SOURCE DATA
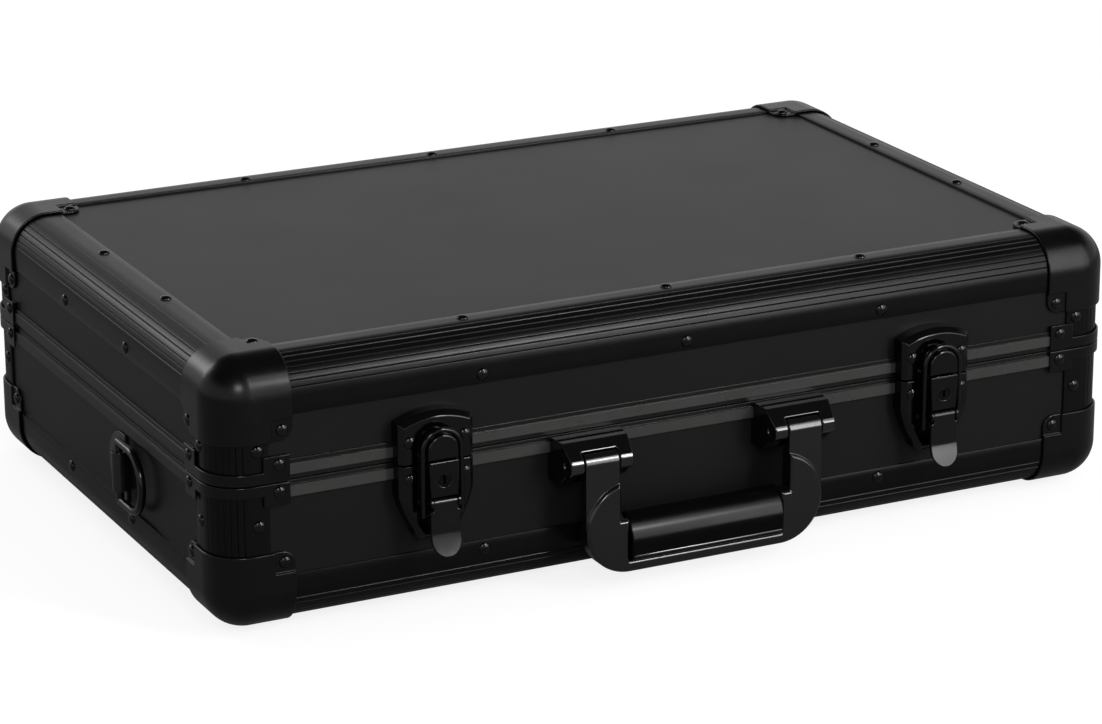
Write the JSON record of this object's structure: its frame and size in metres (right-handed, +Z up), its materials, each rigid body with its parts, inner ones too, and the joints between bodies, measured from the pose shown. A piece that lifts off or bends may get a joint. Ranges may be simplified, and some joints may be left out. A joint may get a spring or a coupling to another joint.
{
  "type": "flight case",
  "caption": "Shallow hard case with hinged lid, ribbed edge profiles, ball corners, locking draw latches, drop handle, strap rings and foam lining.",
  "frame": {"origin": "centre of the overall footprint on the floor under the rubber feet", "axes": "+Z up, +X along the length to the right as seen from the latches, +Y to the hinge side"},
  "size_m": [0.546, 0.3737, 0.1489],
  "materials": {
    "laminate": "satin dark grey laminate",
    "profile": "satin black coated aluminium",
    "rail": "satin grey coated aluminium",
    "corner": "semi-gloss black",
    "fastener": "gloss black",
    "hardware": "gloss black",
    "lock": "dark nickel",
    "handle": "satin black",
    "grip": "satin dark grey",
    "mount": "gloss black",
    "rubber": "matt black",
    "foam": "open-cell black foam"
  },
  "bodies": {
    "base": {"base_bottom_panel": "laminate", "base_front_wall": "laminate", "base_back_wall": "laminate", "base_end_walls": "laminate", "base_front_edge": "profile", "base_back_edge": "profile", "base_end_edges": "profile", "base_front_rail": "rail", "base_back_rail": "rail", "base_end_rails": "rail", "base_corner_front_left": "corner", "base_corner_front_right": "corner", "base_corner_back_left": "corner", "base_corner_back_right": "corner", "base_corner_posts": "profile", "base_corner_brackets": "corner", "base_rivets": "fastener", "base_foam_pad": "foam", "base_foam_lining": "foam", "rubber_feet": "rubber", "foot_screws": "fastener", "latch_plates": "hardware", "latch_pins": "fastener", "handle_mounts": "mount", "handle_pins": "fastener", "strap_plates": "hardware", "hinge_base_leaves": "hardware", "hinge_pins": "fastener"},
    "lid": {"lid_top_panel": "laminate", "lid_front_wall": "laminate", "lid_back_wall": "laminate", "lid_end_walls": "laminate", "lid_front_edge": "profile", "lid_back_edge": "profile", "lid_end_edges": "profile", "lid_front_rail": "rail", "lid_back_rail": "rail", "lid_end_rails": "rail", "lid_corner_front_left": "corner", "lid_corner_front_right": "corner", "lid_corner_back_left": "corner", "lid_corner_back_right": "corner", "lid_corner_posts": "profile", "lid_corner_brackets": "corner", "lid_rivets": "fastener", "lid_foam_pad": "foam", "lid_foam_lining": "foam", "catch_plates": "hardware", "hinge_lid_leaves": "hardware"},
    "lever_left": {"latch_lever_left": "hardware"},
    "lever_right": {"latch_lever_right": "hardware"},
    "loop_left": {"latch_loop_left": "hardware"},
    "loop_right": {"latch_loop_right": "hardware"},
    "lock_left": {"lock_barrel_left": "lock"},
    "lock_right": {"lock_barrel_right": "lock"},
    "handle": {"handle_frame": "handle", "handle_grip": "grip"},
    "ring_left": {"strap_ring_left": "hardware"},
    "ring_right": {"strap_ring_right": "hardware"}
  },
  "joints": [
    {"name": "lid_hinge", "type": "hinge", "parent": "base", "child": "lid", "pos_m": [0, 0.18365, 0.084], "axis": [-1, 0, 0], "range_deg": [0, 95]},
    {"name": "handle_hinge", "type": "hinge", "parent": "base", "child": "handle", "pos_m": [0, -0.17635, 0.0717], "axis": [-1, 0, 0], "range_deg": [0, 90]},
    {"name": "lever_left_hinge", "type": "hinge", "parent": "base", "child": "lever_left", "pos_m": [-0.148, -0.17695, 0.0648], "axis": [1, 0, 0], "range_deg": [-120, 0]},
    {"name": "loop_left_hinge", "type": "hinge", "parent": "lever_left", "child": "loop_left", "pos_m": [-0.148, -0.17475, 0.058], "axis": [1, 0, 0], "range_deg": [0, 292]},
    {"name": "lock_left_turn", "type": "hinge", "parent": "base", "child": "lock_left", "pos_m": [-0.148, -0.17785, 0.0765], "axis": [0, -1, 0], "range_deg": [0, 90]},
    {"name": "ring_left_hinge", "type": "hinge", "parent": "base", "child": "ring_left", "pos_m": [-0.269, -0.03135, 0.0543], "axis": [0, 0, -1], "range_deg": [0, 150]},
    {"name": "lever_right_hinge", "type": "hinge", "parent": "base", "child": "lever_right", "pos_m": [0.148, -0.17695, 0.0648], "axis": [1, 0, 0], "range_deg": [-120, 0]},
    {"name": "loop_right_hinge", "type": "hinge", "parent": "lever_right", "child": "loop_right", "pos_m": [0.148, -0.17475, 0.058], "axis": [1, 0, 0], "range_deg": [0, 292]},
    {"name": "lock_right_turn", "type": "hinge", "parent": "base", "child": "lock_right", "pos_m": [0.148, -0.17785, 0.0765], "axis": [0, -1, 0], "range_deg": [0, 90]},
    {"name": "ring_right_hinge", "type": "hinge", "parent": "base", "child": "ring_right", "pos_m": [0.269, -0.03135, 0.0543], "axis": [0, 0, 1], "range_deg": [0, 150]}
  ],
  "couplings": [
    {"joint": "lever_left_hinge", "follows": "lid_hinge", "ratio": -1.2632},
    {"joint": "loop_left_hinge", "follows": "lid_hinge", "ratio": 3.0737},
    {"joint": "lever_right_hinge", "follows": "lid_hinge", "ratio": -1.2632},
    {"joint": "loop_right_hinge", "follows": "lid_hinge", "ratio": 3.0737}
  ]
}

WRITTEN REQUEST
Each line above that holds the string "materials" should be copied and shown.

WRITTEN RESPONSE
Write the JSON record of this object's structure: its frame and size in metres (right-handed, +Z up), its materials, each rigid body with its parts, inner ones too, and the joints between bodies, measured from the pose shown. A piece that lifts off or bends may get a joint. Ranges may be simplified, and some joints may be left out. A joint may get a spring or a coupling to another joint.
  "materials": {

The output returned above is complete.